婚約した直後、新居を探しに不動産屋に行った時のことである。無事に良い家が見つかり、契約書へのサインなど手続きを進めていた。その合間に担当営業さんと談笑をしたりしていた。その時はまだ普通の談笑だった。しかし、その時の宅建の担当者が非常にフレンドリーなおばちゃんだった。すると、夫はノリノリでおばちゃんに宅建のことについてあれこれ聞き始めたのである。
「宅建の試験って凄く難しいんですよね?!」
「そうなのよ~あっあの若い子も今年受けるのよ!ねっ?」
「あっ、はい、そうなんですよ!」
最終的には店内にいる全ての営業さんを巻き込み、何故か宅建の試験の話で最高に盛り上がってしまった。内見と契約書の手続きで疲れていたので、私はその時内心、早く誰か終わらせてくれ……と思っていた。しかし、後から考えるとあれだけ大勢の初対面の人全員を話に乗せ、笑顔にできるというのは凄いことだなぁと我が夫ながら感動してしまったのだった。私には到底真似できない技である。
私は夫とは正反対の性格なので、基本的に店員さんと話すことはない。むしろ顔を覚えられるのも恥ずかしい、というタイプである。なので、そうした自分にはないものを持っている夫を羨ましく思うこともある。憧れや尊敬といった気持ちを抱くことも度々ある。
私はA型、夫はB型。血液型占いをすれば必ず「相性が最も悪い」とか「絶対に上手くいかない」という結果になる組み合わせだ。何故かというと、正反対が故にお互いに相手の気持ちが理解できないからである。私も夫の気持ちが理解できないことが沢山あるし、夫も私の気持ちが理解できないことが沢山ある。それで険悪になったことも沢山あるし、夫にキレられたことも何度もある。(ちなみに私は平和主義者なので、何か思うことがあってもキレることはない)性格の似ている夫婦ならこんないざこざは起こらない。相手の気持ちが分かるからだ。しかし、もしもお互いがネガティブな性格だったらどうなるだろう?想像すると悲惨である。

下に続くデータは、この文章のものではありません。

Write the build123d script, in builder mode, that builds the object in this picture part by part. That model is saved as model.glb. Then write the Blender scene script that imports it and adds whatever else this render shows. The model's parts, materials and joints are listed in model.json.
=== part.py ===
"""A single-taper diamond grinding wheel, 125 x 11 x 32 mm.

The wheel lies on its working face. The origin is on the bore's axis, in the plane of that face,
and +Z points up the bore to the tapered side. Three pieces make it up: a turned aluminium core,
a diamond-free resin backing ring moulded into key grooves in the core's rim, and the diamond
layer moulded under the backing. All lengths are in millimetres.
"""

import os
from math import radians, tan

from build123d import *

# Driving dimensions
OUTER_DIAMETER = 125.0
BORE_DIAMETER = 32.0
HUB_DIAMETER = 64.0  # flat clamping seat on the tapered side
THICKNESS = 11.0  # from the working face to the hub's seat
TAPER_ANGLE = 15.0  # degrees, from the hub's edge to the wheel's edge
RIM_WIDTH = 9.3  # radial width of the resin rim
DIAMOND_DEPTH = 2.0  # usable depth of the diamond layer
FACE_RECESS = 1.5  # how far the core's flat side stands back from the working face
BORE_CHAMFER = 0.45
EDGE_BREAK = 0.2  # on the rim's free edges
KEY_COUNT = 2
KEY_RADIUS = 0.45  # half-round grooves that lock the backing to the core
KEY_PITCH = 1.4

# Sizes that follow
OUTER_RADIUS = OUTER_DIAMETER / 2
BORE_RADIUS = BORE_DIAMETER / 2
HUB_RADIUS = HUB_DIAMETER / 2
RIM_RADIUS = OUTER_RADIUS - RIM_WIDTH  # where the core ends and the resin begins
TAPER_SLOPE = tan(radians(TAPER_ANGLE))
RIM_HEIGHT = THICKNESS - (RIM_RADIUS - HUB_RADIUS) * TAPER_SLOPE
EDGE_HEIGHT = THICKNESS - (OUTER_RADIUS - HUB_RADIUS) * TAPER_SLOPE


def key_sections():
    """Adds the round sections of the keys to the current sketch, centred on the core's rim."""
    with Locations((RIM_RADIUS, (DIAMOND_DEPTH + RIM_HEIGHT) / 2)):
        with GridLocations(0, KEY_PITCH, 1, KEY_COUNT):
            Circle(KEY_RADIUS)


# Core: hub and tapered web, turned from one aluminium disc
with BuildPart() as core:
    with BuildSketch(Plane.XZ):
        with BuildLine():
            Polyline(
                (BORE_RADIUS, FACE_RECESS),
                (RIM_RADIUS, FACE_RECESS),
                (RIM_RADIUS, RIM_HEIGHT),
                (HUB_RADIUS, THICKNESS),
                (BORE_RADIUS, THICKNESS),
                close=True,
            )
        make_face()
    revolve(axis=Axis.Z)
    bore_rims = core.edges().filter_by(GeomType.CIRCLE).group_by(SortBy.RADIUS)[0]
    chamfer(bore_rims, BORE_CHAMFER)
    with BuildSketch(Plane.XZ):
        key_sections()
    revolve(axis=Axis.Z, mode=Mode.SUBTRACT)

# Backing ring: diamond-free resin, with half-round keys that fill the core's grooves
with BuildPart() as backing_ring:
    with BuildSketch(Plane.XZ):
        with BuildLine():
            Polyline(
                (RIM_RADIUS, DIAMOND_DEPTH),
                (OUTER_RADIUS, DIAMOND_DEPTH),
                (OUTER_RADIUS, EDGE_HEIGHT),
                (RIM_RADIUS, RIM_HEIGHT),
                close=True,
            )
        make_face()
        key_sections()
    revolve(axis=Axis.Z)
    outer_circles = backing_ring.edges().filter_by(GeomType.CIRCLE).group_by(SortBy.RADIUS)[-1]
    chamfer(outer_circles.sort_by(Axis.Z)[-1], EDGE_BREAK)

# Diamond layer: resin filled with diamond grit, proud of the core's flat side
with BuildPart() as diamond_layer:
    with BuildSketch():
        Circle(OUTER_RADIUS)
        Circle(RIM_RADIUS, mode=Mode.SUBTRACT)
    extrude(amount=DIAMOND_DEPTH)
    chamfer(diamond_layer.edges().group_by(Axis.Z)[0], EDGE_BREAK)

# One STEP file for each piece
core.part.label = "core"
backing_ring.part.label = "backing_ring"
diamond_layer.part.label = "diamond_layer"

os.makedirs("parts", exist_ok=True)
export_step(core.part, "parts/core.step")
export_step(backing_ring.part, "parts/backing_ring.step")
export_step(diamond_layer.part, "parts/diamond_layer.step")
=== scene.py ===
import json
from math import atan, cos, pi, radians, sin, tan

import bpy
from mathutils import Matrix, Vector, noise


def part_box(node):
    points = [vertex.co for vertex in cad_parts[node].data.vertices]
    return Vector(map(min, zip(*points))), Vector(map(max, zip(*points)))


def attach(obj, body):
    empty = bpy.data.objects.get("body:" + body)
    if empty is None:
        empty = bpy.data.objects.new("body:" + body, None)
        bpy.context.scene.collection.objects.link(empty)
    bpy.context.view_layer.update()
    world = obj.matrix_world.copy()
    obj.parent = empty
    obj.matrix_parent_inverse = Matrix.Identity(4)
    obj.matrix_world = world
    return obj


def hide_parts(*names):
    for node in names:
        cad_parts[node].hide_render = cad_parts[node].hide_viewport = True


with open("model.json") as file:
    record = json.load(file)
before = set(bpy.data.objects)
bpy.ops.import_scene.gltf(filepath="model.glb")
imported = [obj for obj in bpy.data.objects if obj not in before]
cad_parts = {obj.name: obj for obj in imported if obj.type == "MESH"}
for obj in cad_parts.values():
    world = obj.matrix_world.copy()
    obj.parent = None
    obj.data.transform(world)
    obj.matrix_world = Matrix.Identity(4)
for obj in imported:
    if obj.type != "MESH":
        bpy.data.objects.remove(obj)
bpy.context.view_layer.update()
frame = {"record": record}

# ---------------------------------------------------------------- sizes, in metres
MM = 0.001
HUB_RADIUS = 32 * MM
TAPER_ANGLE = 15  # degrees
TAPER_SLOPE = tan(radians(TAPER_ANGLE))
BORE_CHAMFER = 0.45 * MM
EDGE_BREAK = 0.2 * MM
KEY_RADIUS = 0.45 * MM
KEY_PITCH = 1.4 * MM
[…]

しかし、正反対の性格というのはメリットもあるのだ。お互いにない部分を補うことができる。私は精神的に弱いところがあり、ネガティブである。しかし、夫は精神的にとても強くポジティブな人間だ。その二人が一緒にいるとどうなるか。ポジティブな夫に引っ張られ、自分もどんどん前向きになっていくのである。ネガティブに陥ったとしても夫と共にいるといつの間にか忘れている。そこが最大のメリットであると思う。夫自身もそれは自分で理解しているようだ。
「過去に付き合った人達も雪子みたいにネガティブな人が多かったけど、別れる時は皆、俺よりも明るくなっていたよ」
そう言っていた。もしかしたら、夫はネガティブな人間を引き寄せて、ポジティブな人間に生まれ変わらせる力でもあるのではないか?と私は思わず考えてしまった。そんな私も夫のポジティブオーラに引っ張られた人間の一人なのかもしれない。
最初に書いたように、夫の精神年齢は小学生かもしれない。だが、私はそれでも良いと思っている。
私がこうして毎日楽しく過ごすことができているのは、子供のように無邪気でスーパーポジティブ人間な夫のおかげなのだから。